GIVEN RECORDS:
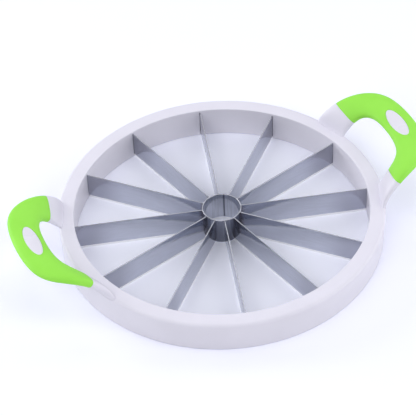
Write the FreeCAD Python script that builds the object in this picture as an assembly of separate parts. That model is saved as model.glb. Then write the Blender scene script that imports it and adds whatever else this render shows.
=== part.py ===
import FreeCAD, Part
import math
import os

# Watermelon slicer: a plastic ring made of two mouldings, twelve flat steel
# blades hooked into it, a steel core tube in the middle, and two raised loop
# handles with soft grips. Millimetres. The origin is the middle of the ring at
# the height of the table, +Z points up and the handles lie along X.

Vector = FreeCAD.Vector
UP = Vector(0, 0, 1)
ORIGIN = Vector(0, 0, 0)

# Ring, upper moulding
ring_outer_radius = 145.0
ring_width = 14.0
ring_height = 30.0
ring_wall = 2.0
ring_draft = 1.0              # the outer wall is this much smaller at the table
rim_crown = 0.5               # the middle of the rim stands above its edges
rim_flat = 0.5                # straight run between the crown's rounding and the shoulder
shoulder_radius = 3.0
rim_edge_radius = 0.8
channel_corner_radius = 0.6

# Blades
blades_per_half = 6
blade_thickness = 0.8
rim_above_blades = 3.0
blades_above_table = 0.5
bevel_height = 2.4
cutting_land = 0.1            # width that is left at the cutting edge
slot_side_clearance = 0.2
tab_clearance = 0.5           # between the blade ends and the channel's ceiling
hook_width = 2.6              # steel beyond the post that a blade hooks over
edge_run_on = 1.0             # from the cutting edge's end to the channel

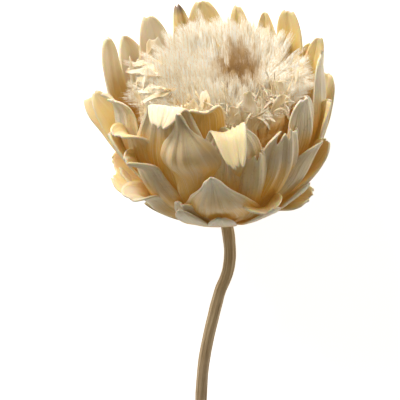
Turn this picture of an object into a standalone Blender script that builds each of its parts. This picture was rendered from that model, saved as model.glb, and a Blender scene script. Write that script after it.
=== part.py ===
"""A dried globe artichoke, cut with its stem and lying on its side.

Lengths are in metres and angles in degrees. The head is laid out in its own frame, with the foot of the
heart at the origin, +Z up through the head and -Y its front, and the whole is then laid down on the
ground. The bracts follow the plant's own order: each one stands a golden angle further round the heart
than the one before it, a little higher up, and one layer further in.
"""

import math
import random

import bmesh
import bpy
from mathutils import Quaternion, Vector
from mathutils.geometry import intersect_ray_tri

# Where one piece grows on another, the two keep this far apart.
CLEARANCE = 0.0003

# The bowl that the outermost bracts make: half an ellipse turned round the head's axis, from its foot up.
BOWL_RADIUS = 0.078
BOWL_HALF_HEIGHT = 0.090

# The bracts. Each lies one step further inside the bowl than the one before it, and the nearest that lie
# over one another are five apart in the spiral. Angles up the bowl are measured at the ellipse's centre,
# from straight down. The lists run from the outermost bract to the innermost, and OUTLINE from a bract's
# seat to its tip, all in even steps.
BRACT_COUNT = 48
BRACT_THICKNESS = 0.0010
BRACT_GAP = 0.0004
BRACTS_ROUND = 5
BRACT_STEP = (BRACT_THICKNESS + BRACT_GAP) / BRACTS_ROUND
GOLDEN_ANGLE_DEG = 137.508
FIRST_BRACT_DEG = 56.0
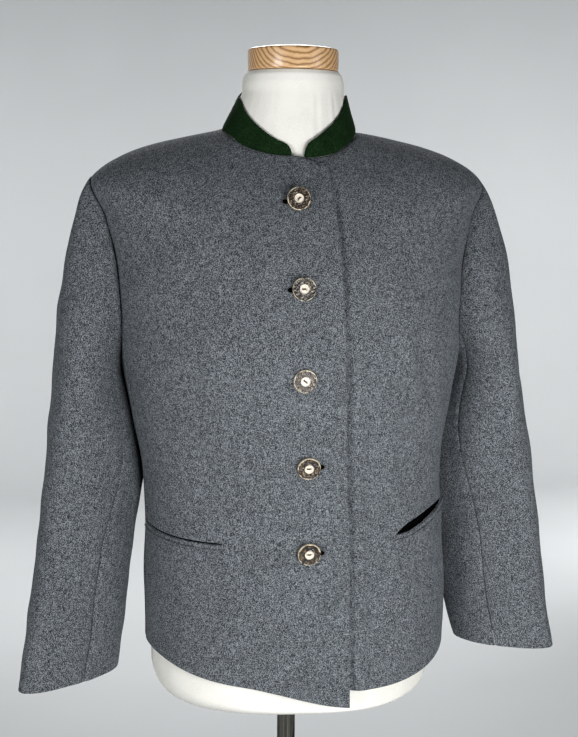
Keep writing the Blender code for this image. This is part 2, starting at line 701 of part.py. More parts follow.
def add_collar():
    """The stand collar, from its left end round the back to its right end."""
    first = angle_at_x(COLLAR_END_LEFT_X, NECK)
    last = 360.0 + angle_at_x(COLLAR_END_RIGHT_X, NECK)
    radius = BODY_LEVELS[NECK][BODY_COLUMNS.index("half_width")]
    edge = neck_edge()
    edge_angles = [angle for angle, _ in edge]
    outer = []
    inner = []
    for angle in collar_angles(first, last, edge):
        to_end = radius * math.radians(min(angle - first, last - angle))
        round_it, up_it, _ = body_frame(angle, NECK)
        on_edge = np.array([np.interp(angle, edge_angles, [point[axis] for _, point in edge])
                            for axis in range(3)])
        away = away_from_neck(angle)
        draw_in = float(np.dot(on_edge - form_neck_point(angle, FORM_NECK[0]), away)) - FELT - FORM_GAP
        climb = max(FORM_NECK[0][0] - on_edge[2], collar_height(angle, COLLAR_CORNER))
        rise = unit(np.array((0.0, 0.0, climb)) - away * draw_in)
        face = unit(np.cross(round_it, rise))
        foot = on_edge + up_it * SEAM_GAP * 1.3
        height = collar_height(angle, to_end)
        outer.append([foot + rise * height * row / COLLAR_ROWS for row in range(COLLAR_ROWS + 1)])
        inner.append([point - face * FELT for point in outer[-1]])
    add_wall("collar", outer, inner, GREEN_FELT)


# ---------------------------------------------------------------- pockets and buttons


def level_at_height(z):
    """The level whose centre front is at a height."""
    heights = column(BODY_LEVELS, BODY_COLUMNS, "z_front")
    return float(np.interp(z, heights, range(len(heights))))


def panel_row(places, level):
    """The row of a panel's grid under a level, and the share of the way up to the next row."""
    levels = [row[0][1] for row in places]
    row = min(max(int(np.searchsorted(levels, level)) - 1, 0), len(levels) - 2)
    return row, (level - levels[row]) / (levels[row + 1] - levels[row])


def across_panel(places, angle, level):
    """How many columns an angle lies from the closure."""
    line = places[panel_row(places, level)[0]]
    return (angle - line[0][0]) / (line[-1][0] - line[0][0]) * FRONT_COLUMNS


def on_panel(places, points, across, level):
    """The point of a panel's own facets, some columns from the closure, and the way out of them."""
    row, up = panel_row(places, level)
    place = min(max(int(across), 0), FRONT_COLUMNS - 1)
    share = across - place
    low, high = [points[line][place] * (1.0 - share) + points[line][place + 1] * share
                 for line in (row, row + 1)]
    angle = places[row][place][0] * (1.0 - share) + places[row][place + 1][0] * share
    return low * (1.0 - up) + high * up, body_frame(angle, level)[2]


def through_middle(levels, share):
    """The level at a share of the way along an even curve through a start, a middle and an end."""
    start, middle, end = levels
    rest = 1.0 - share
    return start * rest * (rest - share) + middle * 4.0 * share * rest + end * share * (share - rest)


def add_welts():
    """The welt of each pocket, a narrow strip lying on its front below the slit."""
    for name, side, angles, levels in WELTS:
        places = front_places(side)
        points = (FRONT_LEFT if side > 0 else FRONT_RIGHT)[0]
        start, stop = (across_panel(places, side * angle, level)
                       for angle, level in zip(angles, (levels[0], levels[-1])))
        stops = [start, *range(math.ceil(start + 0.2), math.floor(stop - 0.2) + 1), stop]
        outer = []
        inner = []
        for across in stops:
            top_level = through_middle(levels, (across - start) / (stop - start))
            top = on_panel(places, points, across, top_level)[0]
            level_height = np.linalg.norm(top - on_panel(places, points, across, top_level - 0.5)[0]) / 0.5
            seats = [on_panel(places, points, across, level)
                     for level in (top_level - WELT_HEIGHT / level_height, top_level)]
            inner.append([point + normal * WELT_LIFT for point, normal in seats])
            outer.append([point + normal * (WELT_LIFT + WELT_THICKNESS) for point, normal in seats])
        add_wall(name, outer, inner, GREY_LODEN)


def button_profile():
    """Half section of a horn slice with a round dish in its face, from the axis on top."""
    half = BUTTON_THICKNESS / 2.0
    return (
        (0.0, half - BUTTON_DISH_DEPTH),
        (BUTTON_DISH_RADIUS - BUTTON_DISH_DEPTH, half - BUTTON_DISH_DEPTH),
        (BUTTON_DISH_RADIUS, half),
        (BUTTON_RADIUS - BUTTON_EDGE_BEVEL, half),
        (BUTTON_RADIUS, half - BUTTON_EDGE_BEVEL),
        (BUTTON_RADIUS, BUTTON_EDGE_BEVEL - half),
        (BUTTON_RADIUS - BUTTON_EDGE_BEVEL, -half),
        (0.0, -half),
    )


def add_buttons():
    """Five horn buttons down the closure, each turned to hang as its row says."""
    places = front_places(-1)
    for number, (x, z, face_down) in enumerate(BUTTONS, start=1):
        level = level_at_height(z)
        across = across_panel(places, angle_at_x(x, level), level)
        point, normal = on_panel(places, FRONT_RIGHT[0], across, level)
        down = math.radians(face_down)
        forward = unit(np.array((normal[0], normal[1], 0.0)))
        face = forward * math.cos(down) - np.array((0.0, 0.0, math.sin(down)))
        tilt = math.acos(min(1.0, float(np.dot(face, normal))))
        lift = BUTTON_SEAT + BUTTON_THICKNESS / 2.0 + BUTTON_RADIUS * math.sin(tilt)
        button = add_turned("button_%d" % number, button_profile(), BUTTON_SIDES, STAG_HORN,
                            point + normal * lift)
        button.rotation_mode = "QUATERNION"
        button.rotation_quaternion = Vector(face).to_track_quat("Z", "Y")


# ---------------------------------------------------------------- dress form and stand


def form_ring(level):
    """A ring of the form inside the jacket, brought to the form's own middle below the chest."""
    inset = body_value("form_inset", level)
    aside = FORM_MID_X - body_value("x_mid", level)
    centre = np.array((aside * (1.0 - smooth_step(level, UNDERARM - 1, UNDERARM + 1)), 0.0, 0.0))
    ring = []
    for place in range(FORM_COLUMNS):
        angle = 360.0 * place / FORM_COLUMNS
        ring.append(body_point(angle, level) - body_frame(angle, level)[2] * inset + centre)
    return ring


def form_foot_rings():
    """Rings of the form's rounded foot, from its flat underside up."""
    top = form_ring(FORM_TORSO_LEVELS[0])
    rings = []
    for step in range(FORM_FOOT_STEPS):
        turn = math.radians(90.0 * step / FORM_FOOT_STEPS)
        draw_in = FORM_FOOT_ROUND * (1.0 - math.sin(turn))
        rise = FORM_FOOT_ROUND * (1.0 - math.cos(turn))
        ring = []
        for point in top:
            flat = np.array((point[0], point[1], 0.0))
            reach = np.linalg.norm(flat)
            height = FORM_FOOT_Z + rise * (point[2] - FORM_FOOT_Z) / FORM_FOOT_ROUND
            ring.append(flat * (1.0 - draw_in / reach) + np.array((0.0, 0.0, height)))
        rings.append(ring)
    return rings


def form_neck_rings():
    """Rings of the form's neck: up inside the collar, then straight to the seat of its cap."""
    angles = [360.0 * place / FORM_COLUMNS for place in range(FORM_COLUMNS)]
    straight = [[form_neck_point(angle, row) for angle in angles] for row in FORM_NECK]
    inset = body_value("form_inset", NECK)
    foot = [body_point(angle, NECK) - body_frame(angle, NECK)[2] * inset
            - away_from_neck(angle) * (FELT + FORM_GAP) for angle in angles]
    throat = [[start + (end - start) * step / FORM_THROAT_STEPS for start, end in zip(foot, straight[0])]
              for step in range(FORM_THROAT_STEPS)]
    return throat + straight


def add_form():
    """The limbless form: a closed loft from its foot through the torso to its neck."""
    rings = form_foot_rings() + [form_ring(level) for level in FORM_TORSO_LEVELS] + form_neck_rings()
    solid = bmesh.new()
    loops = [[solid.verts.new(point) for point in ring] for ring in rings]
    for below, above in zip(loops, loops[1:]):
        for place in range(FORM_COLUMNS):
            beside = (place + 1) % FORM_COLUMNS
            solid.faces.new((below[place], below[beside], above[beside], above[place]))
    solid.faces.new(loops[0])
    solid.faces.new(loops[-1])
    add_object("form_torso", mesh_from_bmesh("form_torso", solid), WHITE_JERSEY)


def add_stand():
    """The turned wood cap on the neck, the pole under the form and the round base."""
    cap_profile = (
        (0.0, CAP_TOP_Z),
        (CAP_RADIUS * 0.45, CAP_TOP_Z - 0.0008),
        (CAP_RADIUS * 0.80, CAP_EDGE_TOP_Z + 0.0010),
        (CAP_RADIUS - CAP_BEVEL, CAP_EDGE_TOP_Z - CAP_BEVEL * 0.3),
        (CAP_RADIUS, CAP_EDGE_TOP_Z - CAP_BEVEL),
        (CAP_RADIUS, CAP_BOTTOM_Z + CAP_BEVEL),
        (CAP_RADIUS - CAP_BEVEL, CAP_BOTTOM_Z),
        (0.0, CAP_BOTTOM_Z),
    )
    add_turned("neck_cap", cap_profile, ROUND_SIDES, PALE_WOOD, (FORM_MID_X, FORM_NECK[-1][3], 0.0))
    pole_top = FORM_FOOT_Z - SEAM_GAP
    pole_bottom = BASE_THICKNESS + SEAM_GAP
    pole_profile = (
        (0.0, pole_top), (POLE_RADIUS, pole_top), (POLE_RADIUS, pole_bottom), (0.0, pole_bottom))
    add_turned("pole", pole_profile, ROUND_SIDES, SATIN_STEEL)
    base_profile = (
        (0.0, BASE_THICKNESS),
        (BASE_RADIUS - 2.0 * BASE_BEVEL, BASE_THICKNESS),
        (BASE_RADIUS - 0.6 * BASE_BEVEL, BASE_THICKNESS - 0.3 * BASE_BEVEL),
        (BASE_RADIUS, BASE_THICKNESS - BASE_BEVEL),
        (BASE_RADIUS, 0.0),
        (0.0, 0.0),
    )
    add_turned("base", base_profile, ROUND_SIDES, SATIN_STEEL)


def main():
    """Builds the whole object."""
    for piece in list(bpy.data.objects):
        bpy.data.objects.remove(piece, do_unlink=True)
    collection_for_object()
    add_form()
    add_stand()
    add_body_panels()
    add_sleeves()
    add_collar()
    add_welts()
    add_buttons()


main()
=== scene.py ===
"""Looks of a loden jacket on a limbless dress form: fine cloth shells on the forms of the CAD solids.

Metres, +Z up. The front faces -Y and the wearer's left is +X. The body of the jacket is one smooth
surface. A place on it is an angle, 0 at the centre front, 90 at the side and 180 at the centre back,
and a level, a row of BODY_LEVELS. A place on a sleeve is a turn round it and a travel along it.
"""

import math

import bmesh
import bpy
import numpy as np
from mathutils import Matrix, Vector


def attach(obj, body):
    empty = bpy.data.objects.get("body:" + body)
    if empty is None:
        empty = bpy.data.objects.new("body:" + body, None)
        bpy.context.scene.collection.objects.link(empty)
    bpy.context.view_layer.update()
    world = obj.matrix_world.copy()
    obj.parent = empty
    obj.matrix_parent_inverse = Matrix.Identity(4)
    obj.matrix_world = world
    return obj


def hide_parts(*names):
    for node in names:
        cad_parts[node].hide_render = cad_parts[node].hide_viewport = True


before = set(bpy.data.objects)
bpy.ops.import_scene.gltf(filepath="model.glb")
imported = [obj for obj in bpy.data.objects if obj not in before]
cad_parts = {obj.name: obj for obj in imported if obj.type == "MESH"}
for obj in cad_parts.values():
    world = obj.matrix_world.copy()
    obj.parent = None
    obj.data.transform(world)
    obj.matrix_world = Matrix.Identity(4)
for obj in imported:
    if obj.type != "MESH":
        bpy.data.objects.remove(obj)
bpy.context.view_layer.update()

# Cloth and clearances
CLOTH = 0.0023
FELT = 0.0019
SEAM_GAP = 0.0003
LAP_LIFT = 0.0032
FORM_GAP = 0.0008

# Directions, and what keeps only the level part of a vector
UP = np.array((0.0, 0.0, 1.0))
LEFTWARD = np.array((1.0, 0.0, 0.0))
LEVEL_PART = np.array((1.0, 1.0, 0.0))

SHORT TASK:
Your task is to output exactly the lines from the one with "base_profile, ROUND_SIDES, SATIN_STEEL)" through the one with "for node in", counting both ends.

RESPONSE TO THE EXERCISE:
    add_turned("base", base_profile, ROUND_SIDES, SATIN_STEEL)


def main():
    """Builds the whole object."""
    for piece in list(bpy.data.objects):
        bpy.data.objects.remove(piece, do_unlink=True)
    collection_for_object()
    add_form()
    add_stand()
    add_body_panels()
    add_sleeves()
    add_collar()
    add_welts()
    add_buttons()


main()
=== scene.py ===
"""Looks of a loden jacket on a limbless dress form: fine cloth shells on the forms of the CAD solids.

Metres, +Z up. The front faces -Y and the wearer's left is +X. The body of the jacket is one smooth
surface. A place on it is an angle, 0 at the centre front, 90 at the side and 180 at the centre back,
and a level, a row of BODY_LEVELS. A place on a sleeve is a turn round it and a travel along it.
"""

import math

import bmesh
import bpy
import numpy as np
from mathutils import Matrix, Vector


def attach(obj, body):
    empty = bpy.data.objects.get("body:" + body)
    if empty is None:
        empty = bpy.data.objects.new("body:" + body, None)
        bpy.context.scene.collection.objects.link(empty)
    bpy.context.view_layer.update()
    world = obj.matrix_world.copy()
    obj.parent = empty
    obj.matrix_parent_inverse = Matrix.Identity(4)
    obj.matrix_world = world
    return obj


def hide_parts(*names):
    for node in names:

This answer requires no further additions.